## Written exercise
Say how many lines in the records include the string "medallion", adding no other words.

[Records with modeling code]
|---|

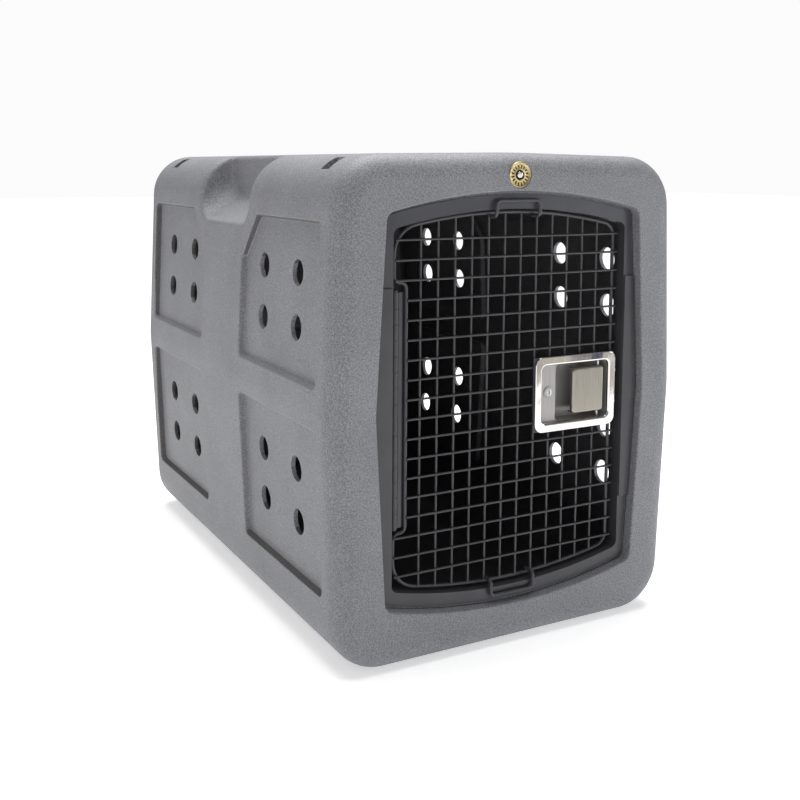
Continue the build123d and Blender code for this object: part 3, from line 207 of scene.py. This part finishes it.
def cabin_painted_shade_mask(s):
    """One on the shell's inner faces and nought outside, from where they are and which way they face; it
    marks where the painted cabin shade goes.
    """
    place = s.node("SeparateXYZ", Vector=s.place).outputs
    facing = s.node("SeparateXYZ", Vector=s.node("TexCoord").outputs["Normal"]).outputs
    lowest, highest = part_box("kennel_body")
    middle = (lowest + highest) / 2
    reach = (highest - lowest) / 2
    inwards = None
    for axis in range(3):
        offset = s.maths("SUBTRACT", place[axis], middle[axis])
        outwards = s.maths("MULTIPLY", offset, facing[axis])
        towards = s.maths("LESS_THAN", outwards, -CABIN_FACING * reach[axis])
        inwards = towards if inwards is None else s.maths("MAXIMUM", inwards, towards)
    inside = None
    for axis, skin in enumerate(CABIN_SKIN):
        distance = s.maths("ABSOLUTE", s.maths("SUBTRACT", place[axis], middle[axis]))
        within = s.maths("LESS_THAN", distance, reach[axis] - skin)
        inside = within if inside is None else s.maths("MULTIPLY", inside, within)
    return s.maths("MULTIPLY", inwards, inside)


def shell_plastic():
    """Speckled grey rotomoulded polyethylene with an orange-peel skin, and painted shade that darkens the
    inside of the cabin.
    """
    s = Shader("shell_plastic")
    fine = s.noise(1050.0, detail=2.0, roughness=0.6)
    coarse = s.noise(460.0, detail=3.0, roughness=0.7)
    cloud = s.noise(11.0, detail=3.0, roughness=0.5)
    pepper = s.ramp(
        fine, (0.36, (0.055, 0.056, 0.063)), (0.5, (0.190, 0.191, 0.205)), (0.64, (0.40, 0.405, 0.425)),
    )
    grain = s.ramp(
        coarse, (0.36, (0.105, 0.107, 0.118)), (0.5, (0.195, 0.197, 0.212)), (0.64, (0.32, 0.323, 0.34)),
    )
    speckle = s.blend(0.5, pepper, grain)
    tone = s.grey_ramp(cloud, (0.3, 0.92), (0.7, 1.06))
    outside = s.blend(1.0, speckle, tone, "MULTIPLY")
    # Painted shade: the cabin's inner faces are multiplied by a darker colour, standing in for the dimmer
    # light inside
    colour = s.blend(cabin_painted_shade_mask(s), outside, CABIN_PAINTED_SHADE, "MULTIPLY")
    height = s.maths("ADD", s.maths("MULTIPLY", coarse, 0.7), s.maths("MULTIPLY", fine, 0.3))
    rough = s.grey_ramp(coarse, (0.3, 0.50), (0.7, 0.64))
    normal = s.bump(height, strength=0.6, distance=0.0007)
    return s.finish(Base_Color=colour, Roughness=rough, Normal=normal)


def powder_coat():
    """Satin charcoal powder coat with a fine orange-peel texture."""
    s = Shader("powder_coat")
    peel = s.noise(1500.0, detail=2.0, roughness=0.5)
    cloud = s.noise(25.0, detail=3.0, roughness=0.5)
    colour = s.ramp(cloud, (0.3, (0.040, 0.040, 0.045)), (0.7, (0.052, 0.052, 0.059)))
    rough = s.grey_ramp(peel, (0.3, 0.34), (0.7, 0.46))
    normal = s.bump(peel, strength=0.25, distance=0.0002)
    return s.finish(Base_Color=colour, Roughness=rough, Normal=normal)


def polished_steel():
    """Stainless steel, polished and a little wavy on the latch flange, brushed and duller behind it."""
    s = Shader("polished_steel")
    wipes = s.noise(120.0, detail=3.0, roughness=0.6, place=s.stretched((1.0, 1.0, 0.15)))
    grain = s.noise(900.0, detail=4.0, roughness=0.7, place=s.stretched((1.0, 1.0, 0.03)))
    sway = s.noise(17.0, detail=1.0, roughness=0.5)
    depth = s.node("SeparateXYZ", Vector=s.place).outputs["Y"]
    dull = s.maths("GREATER_THAN", depth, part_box("latch_pan")[0][1] + POLISHED_DEPTH)
    bright = s.ramp(wipes, (0.3, (0.70, 0.68, 0.65)), (0.7, (0.80, 0.79, 0.77)))
    matt = s.ramp(grain, (0.3, (0.33, 0.315, 0.307)), (0.7, (0.44, 0.425, 0.415)))
    colour = s.blend(dull, bright, matt)
    shine = s.grey_ramp(wipes, (0.35, 0.06), (0.7, 0.14))
    haze = s.grey_ramp(grain, (0.3, 0.30), (0.7, 0.42))
    rough = s.blend(dull, shine, haze)
    swell = s.bump(sway, strength=1.0, distance=0.0022)
    metal = s.maths("SUBTRACT", 1.0, s.maths("MULTIPLY", dull, BRUSHED_LOSS))
    normal = s.bump(wipes, strength=0.05, distance=0.0002, normal=swell)
    return s.finish(Base_Color=colour, Metallic=metal, Roughness=rough, Normal=normal)


def brushed_steel():
    """Stainless steel brushed along its height."""
    s = Shader("brushed_steel")
    lines = s.noise(900.0, detail=4.0, roughness=0.7, place=s.stretched((1.0, 1.0, 0.02)))
    colour = s.ramp(lines, (0.3, (0.28, 0.26, 0.225)), (0.7, (0.375, 0.35, 0.305)))
    rough = s.grey_ramp(lines, (0.3, 0.26), (0.7, 0.38))
    normal = s.bump(lines, strength=0.15, distance=0.0001)
    return s.finish(Base_Color=colour, Metallic=1.0, Roughness=rough, Normal=normal)


def zinc_steel():
    """Zinc-plated steel with a slightly mottled sheen."""
    s = Shader("zinc_steel")
    mottle = s.noise(260.0, detail=4.0, roughness=0.6)
    colour = s.ramp(mottle, (0.3, (0.50, 0.50, 0.49)), (0.7, (0.68, 0.68, 0.67)))
    rough = s.grey_ramp(mottle, (0.3, 0.24), (0.7, 0.42))
    normal = s.bump(mottle, strength=0.06, distance=0.0001)
    return s.finish(Base_Color=colour, Metallic=1.0, Roughness=rough, Normal=normal)


def brass():
    """Stamped brass, darker and duller in its recesses."""
    s = Shader("brass")
    tarnish = s.noise(420.0, detail=4.0, roughness=0.65)
    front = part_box("medallion")[0][1]
    depth = s.node("SeparateXYZ", Vector=s.place).outputs["Y"]
    sunk = s.spread(depth, front + BADGE_FIELD, front + BADGE_GROOVE)
    bright = s.ramp(tarnish, (0.32, (0.40, 0.31, 0.14)), (0.66, (0.64, 0.54, 0.30)))
    colour = s.blend(sunk, bright, BADGE_TARNISH)
    rough = s.grey_ramp(tarnish, (0.3, 0.42), (0.7, 0.26))
    normal = s.bump(tarnish, strength=0.12, distance=0.0001)
    return s.finish(Base_Color=colour, Metallic=1.0, Roughness=rough, Normal=normal)


def rubber():
    """Matt black rubber with dust in its grain."""
    s = Shader("rubber")
    grain = s.noise(1400.0, detail=3.0, roughness=0.6)
    colour = s.ramp(grain, (0.35, (0.010, 0.010, 0.011)), (0.75, (0.030, 0.029, 0.028)))
    normal = s.bump(grain, strength=0.3, distance=0.0002)
    return s.finish(Base_Color=colour, Roughness=0.75, Normal=normal)


def dark_plastic():
    """Black moulded plastic with a light texture."""
    s = Shader("dark_plastic")
    grain = s.noise(1100.0, detail=2.0, roughness=0.5)
    colour = s.ramp(grain, (0.35, (0.016, 0.016, 0.018)), (0.7, (0.028, 0.028, 0.031)))
    normal = s.bump(grain, strength=0.3, distance=0.0002)
    return s.finish(Base_Color=colour, Roughness=0.48, Normal=normal)


FINISHES = {
    maker.__name__: maker()
    for maker in (
        shell_plastic, powder_coat, polished_steel, brushed_steel, zinc_steel, brass, rubber, dark_plastic,
    )
}


def dress_cad_nodes():
    """Give every CAD node the material that its record slot names."""
    for subpart in frame["record"]["subparts"]:
        node = frame["nodes"][subpart["node"]]
        node.data.materials.clear()
        node.data.materials.append(FINISHES[subpart["material_slot"]])


def make_badge():
    """Round badge with a rolled rim, a sunk middle round its rivet and plain radial marks in its field."""
    lowest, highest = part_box("medallion")
    middle = (lowest + highest) / 2
    around = BADGE_MARKS * BADGE_STEPS
    rings = len(BADGE_OUTLINE)
    places = []
    for step in range(around):
        turn = 2 * math.pi * step / around
        in_mark = step % BADGE_STEPS in BADGE_MARK_STEPS
        for radius, depth in BADGE_OUTLINE:
            pressed = in_mark and BADGE_GROOVE_FROM < radius < BADGE_GROOVE_TO
            x = middle[0] + radius * math.cos(turn)
            z = middle[2] + radius * math.sin(turn)
            places.append((x, lowest[1] + (BADGE_GROOVE if pressed else depth), z))
    faces = []
    for step in range(around):
        here = step * rings
        beyond = (step + 1) % around * rings
        for ring in range(rings):
            after = (ring + 1) % rings
            faces.append((here + ring, here + after, beyond + after, beyond + ring))
    mesh = bpy.data.meshes.new("badge")
    mesh.from_pydata(places, [], faces)
    mesh.shade_smooth()
    mesh.materials.append(FINISHES["brass"])
    badge = bpy.data.objects.new("badge", mesh)
    bpy.context.scene.collection.objects.link(badge)
    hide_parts("medallion")
    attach(badge, "kennel")


# ---------------------------------------------------------------- camera, light and floor


def make_camera():
    """Camera at the photograph's angle."""
    data = bpy.data.cameras.new("camera")
    data.lens = CAMERA_LENS
    data.sensor_width = SENSOR
    data.shift_y = CAMERA_SHIFT_Y
    data.clip_start, data.clip_end = CAMERA_CLIP
    camera = bpy.data.objects.new("camera", data)
    bpy.context.scene.collection.objects.link(camera)
    camera.location = CAMERA_PLACE
    camera.rotation_mode = "XYZ"
    look = Vector((
        math.sin(CAMERA_YAW) * math.cos(CAMERA_PITCH),
        math.cos(CAMERA_YAW) * math.cos(CAMERA_PITCH),
        -math.sin(CAMERA_PITCH),
    ))
    turn = look.to_track_quat("-Z", "Y") @ Euler((0.0, 0.0, CAMERA_ROLL)).to_quaternion()
    camera.rotation_euler = turn.to_euler()
    bpy.context.scene.camera = camera


def area_light(name, place, target, size, power, colour):
    """Soft square light at a place, turned towards a target."""
    data = bpy.data.lights.new(name, "AREA")
    data.shape = "RECTANGLE"
    data.size, data.size_y = size
    data.energy = power
    data.color = colour
    light = bpy.data.objects.new(name, data)
    bpy.context.scene.collection.objects.link(light)
    light.location = place
    light.rotation_euler = (Vector(target) - Vector(place)).to_track_quat("-Z", "Y").to_euler()


def make_surroundings():
    """White backdrop, with the dimmer front of the studio that shiny metal mirrors."""
    world = bpy.data.worlds.new("studio")
    world.use_nodes = True
    tree = world.node_tree
    nodes = tree.nodes
    background = nodes["Background"]
    direction = nodes.new("ShaderNodeTexCoord").outputs["Generated"]
    waves = nodes.new("ShaderNodeTexNoise")
    waves.inputs["Scale"].default_value = PATCH_SCALE
    waves.inputs["Detail"].default_value = 1.0
    tree.links.new(direction, waves.inputs["Vector"])
    patches = nodes.new("ShaderNodeValToRGB")
    for element, (position, colour) in zip(patches.color_ramp.elements, PATCH_STOPS):
        element.position = position
        element.color = colour
    tree.links.new(waves.outputs["Fac"], patches.inputs["Fac"])
    rays = nodes.new("ShaderNodeLightPath")
    choose = nodes.new("ShaderNodeMix")
    choose.data_type = "RGBA"
    tree.links.new(rays.outputs["Is Glossy Ray"], choose.inputs[0])
    choose.inputs[6].default_value = (*WHITE, 1.0)
    tree.links.new(patches.outputs["Color"], choose.inputs[7])
    tree.links.new(choose.outputs[2], background.inputs["Color"])
    strength = nodes.new("ShaderNodeMapRange")
    tree.links.new(rays.outputs["Is Camera Ray"], strength.inputs["Value"])
    strength.inputs["To Min"].default_value = STUDIO_LIGHT
    strength.inputs["To Max"].default_value = BACKDROP_LIGHT
    tree.links.new(strength.outputs["Result"], background.inputs["Strength"])
    bpy.context.scene.world = world


def make_stage_face(name, corners):
    """Object of one four-sided face, which isn't part of the carrier."""
    mesh = bpy.data.meshes.new(name)
    mesh.from_pydata(corners, [], [(0, 1, 2, 3)])
    made = bpy.data.objects.new(name, mesh)
    bpy.context.scene.collection.objects.link(made)
    return made


def make_card():
    """Blotchy card stood in front of the latch, seen only as a reflection in shiny metal."""
    x, y, z = CARD_PLACE
    width, height = CARD_SIZE[0] / 2, CARD_SIZE[1] / 2
    card = make_stage_face("mirror_card", [
        (x - width, y, z - height), (x + width, y, z - height),
        (x + width, y, z + height), (x - width, y, z + height),
    ])
    for rays in ("camera", "diffuse", "transmission", "volume_scatter", "shadow"):
        setattr(card, "visible_" + rays, False)
    s = Shader("mirror_card")
    glow = s.ramp(s.noise(CARD_BLOTCH_SCALE, detail=1.0, roughness=0.5), *CARD_STOPS)
    card.data.materials.append(s.finish(
        Base_Color=(0.0, 0.0, 0.0, 1.0), Roughness=1.0, Specular_IOR_Level=0.0,
        Emission_Color=glow, Emission_Strength=1.0,
    ))


def make_floor():
    """Pale floor with a glow that grows with distance, so that it stays white as far as the backdrop."""
    half = FLOOR_SIZE / 2
    floor = make_stage_face("floor", [(-half, -half, 0), (half, -half, 0), (half, half, 0), (-half, half, 0)])
    floor.location.z = -FLOOR_DROP
    s = Shader("floor")
    away = s.node("VectorMath", {"operation": "LENGTH"})
    s.join(s.place, away.inputs[0])
    glow = s.spread(away.outputs["Value"], *FLOOR_GLOW_SPAN, *FLOOR_GLOW)
    floor.data.materials.append(s.finish(
        Base_Color=FLOOR_COLOUR, Roughness=0.9, Emission_Color=(*WHITE, 1.0), Emission_Strength=glow,
    ))


def make_studio():
    """Pale floor, white surroundings and soft lights."""
    make_floor()
    make_card()
    make_surroundings()
    for light in LIGHTS:
        area_light(*light)


bpy.context.scene.view_settings.view_transform = "Standard"
make_camera()
make_studio()
dress_cad_nodes()
make_badge()
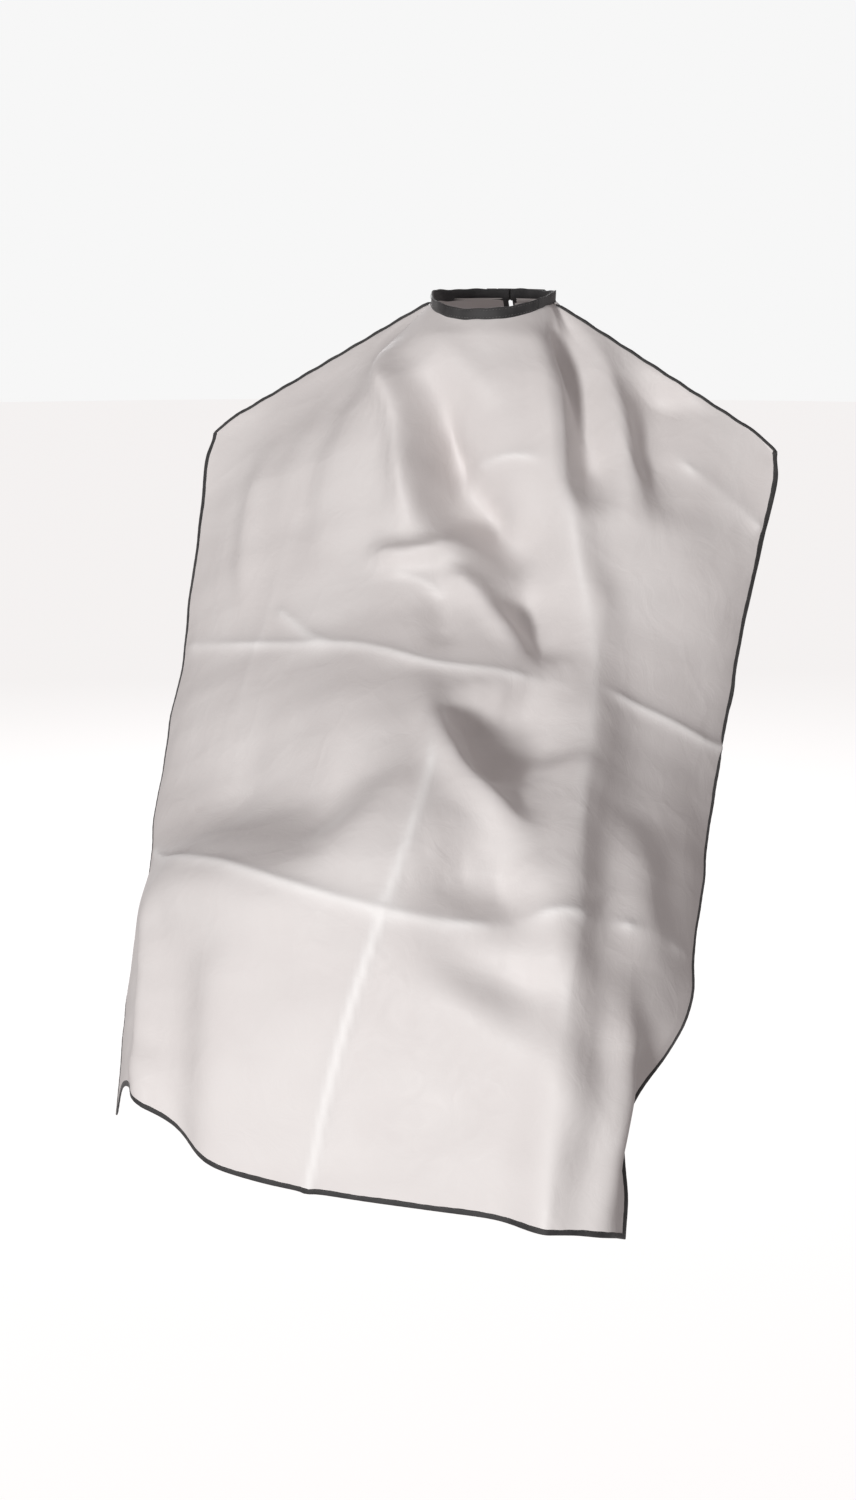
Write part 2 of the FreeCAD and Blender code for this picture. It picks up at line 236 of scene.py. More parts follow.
def back_base(side):
    """Starting drape of one back panel; its shoulder columns meet those of the front panel."""
    net = half_net(True, side)
    drape = surface(net, dense, dense)
    top = side * front_base[0, ::side, 0]
    shoulder = top[top > SEAM_START]
    top_back = drape[0, :, 0]
    start = np.interp(shoulder[0], top_back, dense)
    neck = np.linspace(0, start, BACK_NECK_COLUMNS, endpoint=False)
    across = np.concatenate([neck, np.interp(shoulder, top_back, dense)])
    across[-1] = 1.0
    down = even(run(drape, 0), BACK_LINES)
    panel = surface(net, down, across)
    panel[0, BACK_NECK_COLUMNS:, 0] = shoulder
    return panel * (side, 1, 1)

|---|

## Full answer
3